Nigerian President Umaru Yar'Adua has yet to fulfill some key campaign promises as he marks his first year in office this week. In recent weeks, doubts have emerged about the president's health after he was hospitalized in Germany. Gilbert da Costa in Abuja reports on a year of struggle for the Nigerian leader.

Umaru Yar'Adua won Nigeria's April 2007 national election by a wide margin. But the legitimacy of his electoral victory was immediately cast into doubt when local and international observers concluded the presidential, legislative and gubernatorial polls were marred by fraud.

Nigeria's Supreme Court is still hearing challenges to President Yar'Adua's election victory last year.

But the issue is just one among a list of problems faced by the new leader.

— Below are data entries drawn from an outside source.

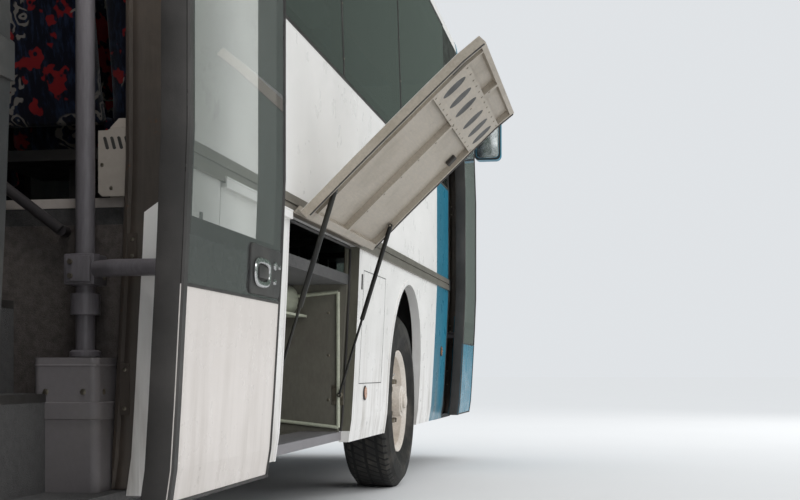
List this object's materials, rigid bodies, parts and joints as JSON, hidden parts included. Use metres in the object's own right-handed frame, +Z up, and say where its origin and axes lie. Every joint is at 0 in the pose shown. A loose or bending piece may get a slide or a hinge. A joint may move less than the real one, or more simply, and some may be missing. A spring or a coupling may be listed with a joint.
{
  "type": "coach bus",
  "caption": "Long-distance coach with hinged luggage flaps held on gas struts, outward swinging doors on column arms, steered front wheels and twin rear wheels.",
  "frame": {"origin": "middle of the coach's length and width on the ground, as it stands with its right luggage flap and doors open", "axes": "+X towards the front of the coach, +Y to its left, +Z up"},
  "size_m": [12.2457, 3.5461, 3.612],
  "materials": {
    "white_paint": "gloss",
    "blue_paint": "gloss",
    "dark_frame": "satin",
    "glass": "clear",
    "rail_metal": "satin",
    "bare_panel": "satin",
    "chassis_steel": "matt",
    "black_plastic": "matt",
    "grey_plastic": "matt",
    "floor_cover": "matt",
    "tyre": "matt",
    "wheel_paint": "gloss",
    "seat_fabric": "woven",
    "column_steel": "satin",
    "strut_black": "gloss",
    "rod_chrome": "polished",
    "lamp_clear": "gloss",
    "amber_lamp": "gloss",
    "cast_iron": "matt",
    "tray_metal": "satin"
  },
  "bodies": {
    "coach_body": {"chassis_frame": "chassis_steel", "floor_deck": "floor_cover", "lower_side_right": "white_paint", "lower_side_left": "white_paint", "upper_side_right": "dark_frame", "upper_side_left": "dark_frame", "roof_shell": "white_paint", "front_mask": "blue_paint", "front_bumper": "blue_paint", "windscreen": "glass", "lamps": "lamp_clear", "rear_mask": "white_paint", "rear_bumper": "white_paint", "rear_glass": "glass", "side_windows": "glass", "waist_rails": "rail_metal", "wheelhouses": "chassis_steel", "luggage_bay": "tray_metal", "bay_duct": "grey_plastic", "front_axle": "cast_iron", "rear_axle": "cast_iron", "engine_block": "cast_iron", "fuel_tank": "tray_metal", "door_covers": "black_plastic", "seat_cushions_right": "seat_fabric", "seat_cushions_left": "seat_fabric", "seat_frames_right": "black_plastic", "seat_frames_left": "black_plastic", "overhead_racks": "grey_plastic", "dashboard": "black_plastic", "driver_seat": "seat_fabric", "mid_well_trim": "black_plastic", "mirrors": "blue_paint", "side_markers": "amber_lamp", "wipers": "strut_black"},
    "knuckle_right": {"knuckle_right": "cast_iron"},
    "knuckle_left": {"knuckle_left": "cast_iron"},
    "front_wheel_right": {"front_rim_right": "wheel_paint", "front_tyre_right": "tyre"},
    "front_wheel_left": {"front_rim_left": "wheel_paint", "front_tyre_left": "tyre"},
    "rear_wheels_right": {"rear_rims_right": "wheel_paint", "rear_tyres_right": "tyre"},
    "rear_wheels_left": {"rear_rims_left": "wheel_paint", "rear_tyres_left": "tyre"},
    "mid_door_arm": {"mid_door_arm": "column_steel"},
    "mid_door_leaf": {"mid_door_leaf": "white_paint", "mid_door_pane": "glass"},
    "front_door_arm": {"front_door_arm": "column_steel"},
    "front_door_leaf": {"front_door_leaf": "blue_paint", "front_door_pane": "glass"},
    "flap_right_a": {"luggage_flap_right_a": "bare_panel"},
    "flap_right_b": {"luggage_flap_right_b": "white_paint"},
    "flap_left_a": {"luggage_flap_left_a": "white_paint"},
    "flap_left_b": {"luggage_flap_left_b": "white_paint"},
    "strut_tubes": {"strut_tubes": "strut_black"},
    "strut_rods": {"strut_rods": "rod_chrome"},
    "engine_lid": {"engine_lid": "white_paint"},
    "steering_wheel": {"steering_wheel": "black_plastic"}
  },
  "joints": [
    {"name": "steer_right", "type": "hinge", "parent": "coach_body", "child": "knuckle_right", "pos_m": [3.025, -0.66, 0.52], "axis": [0, 0, 1], "range_deg": [-38, 38]},
    {"name": "steer_left", "type": "hinge", "parent": "coach_body", "child": "knuckle_left", "pos_m": [3.025, 1.06, 0.52], "axis": [0, 0, 1], "range_deg": [-38, 38]},
    {"name": "steering_wheel_turn", "type": "hinge", "parent": "coach_body", "child": "steering_wheel", "pos_m": [5.195, 0.82, 1.33], "axis": [-0.4695, 0, 0.8829], "range_deg": [-570, 570]},
    {"name": "front_wheel_right_spin", "type": "hinge", "parent": "knuckle_right", "child": "front_wheel_right", "pos_m": [3.025, -0.864, 0.52], "axis": [0, 1, 0], "continuous": true},
    {"name": "front_wheel_left_spin", "type": "hinge", "parent": "knuckle_left", "child": "front_wheel_left", "pos_m": [3.025, 1.264, 0.52], "axis": [0, 1, 0], "continuous": true},
    {"name": "rear_wheels_right_spin", "type": "hinge", "parent": "coach_body", "child": "rear_wheels_right", "pos_m": [-3.125, -0.864, 0.52], "axis": [0, 1, 0], "continuous": true},
    {"name": "rear_wheels_left_spin", "type": "hinge", "parent": "coach_body", "child": "rear_wheels_left", "pos_m": [-3.125, 1.264, 0.52], "axis": [0, 1, 0], "continuous": true},
    {"name": "mid_door_swing", "type": "hinge", "parent": "coach_body", "child": "mid_door_arm", "pos_m": [-1.166, -0.806, 0.99], "axis": [0, 0, 1], "range_deg": [-81.71, 0]},
    {"name": "mid_door_level", "type": "hinge", "parent": "mid_door_arm", "child": "mid_door_leaf", "pos_m": [-1.08437, -1.175, 0.99], "axis": [0, 0, 1], "range_deg": [0, 81.71]},
    {"name": "front_door_swing", "type": "hinge", "parent": "coach_body", "child": "front_door_arm", "pos_m": [5.604, -0.806, 0.99], "axis": [0, 0, 1], "range_deg": [-20.45, 61.26]},
    {"name": "front_door_level", "type": "hinge", "parent": "front_door_arm", "child": "front_door_leaf", "pos_m": [5.3197, -1.055, 0.99], "axis": [0, 0, 1], "range_deg": [-61.26, 20.45]},
    {"name": "flap_right_a_lift", "type": "hinge", "parent": "coach_body", "child": "flap_right_a", "pos_m": [0.855, -1.067, 1.322], "axis": [1, 0, 0], "range_deg": [0, 136.5]},
    {"name": "flap_right_b_lift", "type": "hinge", "parent": "coach_body", "child": "flap_right_b", "pos_m": [-0.265, -1.067, 1.322], "axis": [1, 0, 0], "range_deg": [-136.5, 0]},
    {"name": "flap_left_a_lift", "type": "hinge", "parent": "coach_body", "child": "flap_left_a", "pos_m": [0.855, 1.467, 1.322], "axis": [1, 0, 0], "range_deg": [0, 136.5]},
    {"name": "flap_left_b_lift", "type": "hinge", "parent": "coach_body", "child": "flap_left_b", "pos_m": [-0.265, 1.467, 1.322], "axis": [1, 0, 0], "range_deg": [0, 136.5]},
    {"name": "strut_turn", "type": "hinge", "parent": "flap_right_a", "child": "strut_tubes", "pos_m": [0.855, -1.21532, 1.41147], "axis": [1, 0, 0], "range_deg": [-147.49, 0]},
    {"name": "strut_slide", "type": "slide", "parent": "strut_tubes", "child": "strut_rods", "axis": [0, 0.2973, -0.9548], "range_m": [-0.29213, 0]},
    {"name": "engine_lid_lift", "type": "hinge", "parent": "coach_body", "child": "engine_lid", "pos_m": [-6.125, 0.2, 1.634], "axis": [0, 1, 0], "range_deg": [0, 80]}
  ],
  "couplings": [
    {"joint": "steer_left", "follows": "steer_right", "ratio": 1},
    {"joint": "steering_wheel_turn", "follows": "steer_right", "ratio": 15},
    {"joint": "mid_door_level", "follows": "mid_door_swing", "ratio": -1},
    {"joint": "front_door_level", "follows": "front_door_swing", "ratio": -1},
    {"joint": "strut_turn", "follows": "flap_right_a_lift", "ratio": -1.0805},
    {"joint": "strut_slide", "follows": "flap_right_a_lift", "m_per_rad": -0.12262}
  ]
}
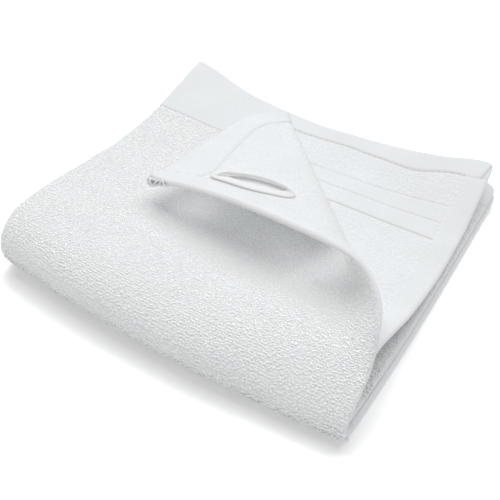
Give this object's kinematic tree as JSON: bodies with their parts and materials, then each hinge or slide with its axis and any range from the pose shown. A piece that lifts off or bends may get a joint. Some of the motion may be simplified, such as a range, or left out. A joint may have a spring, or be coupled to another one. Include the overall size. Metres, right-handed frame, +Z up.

A year into his presidency, the Nigerian leader is struggling to deliver on a promise to increase the supply of electricity. Nigeria's 140 million people have less electricity now than when he came to power.

The nation's production of crude oil has been cut by at least a fifth since February 2006, when armed rebels protesting against poverty in the oil-producing Niger Delta started blowing up pipelines and production facilities and kidnapping oil workers. The president's pledge to resolve the insurgency within 90 days of his inauguration has not been fulfilled.

Poverty is another problem. Critics say Mr. Yar'Adua has failed to stem endemic poverty. According to the United Nations, 70 percent of Nigerians live on less than two dollars a day, despite exports of billions of dollars worth of oil every year.

Former Vice President Atiku Abubakar, who ran against Mr. Yar'Adua as an opposition candidate in the 2007 ballot, told VOA the Yar'Adua presidency has been a disappointment.

"We are not moving," said Atiku Abubakar. "Nigeria is such a dynamic country, but I am afraid we are not moving. How many months are we today into the administration? I don't think we are moving. I don't know whether they are too slow or they don't even have the ideas. I have always known him [YarAdua] to be single-minded and independent-minded. What I am not sure is whether he was actually ready to be president, or whether he prepared himself to be president."

The president's health became an issue after he was flown to Germany after collapsing during a campaign tour last year. He was hospitalized in Germany again a few weeks ago. The nature of the president's ailment has not been officially disclosed but some reports suggest it could be kidney-related.

Rumors about Mr. Yar'Adua's health have continued despite persistent assurances that the president is in good health and in control of the government.

Since his election the president has kept his promise to reform elections in Nigeria by setting up a special panel to deal with the issue. Abdullahi Jalo, a ranking member of the ruling Peoples Democratic Party, says the president is serious about political reform and addressing other critical national problems

The president now by setting it up [electoral reform panel], what has never happened before, certainly credit goes to him," said Abdullahi Jalo. "Even for you to identify that something is wrong, it is itself a remedy….a good intention to reduce the problem. He has identified that what we are doing in this country, particularly our electoral actions, are bad."

Integrity and respect for the rule of law are two key areas even the president's critics admit he has shown leadership. Mr. Yar'Adua is the first Nigerian president to publish an inventory of his property.

Experts say the critical challenge for Mr. Yar'Adua in the months and years ahead will be how quickly he moves to deliver on those things that Nigerians want to see from the presidency; better roads, better security, and most of all, more electricity.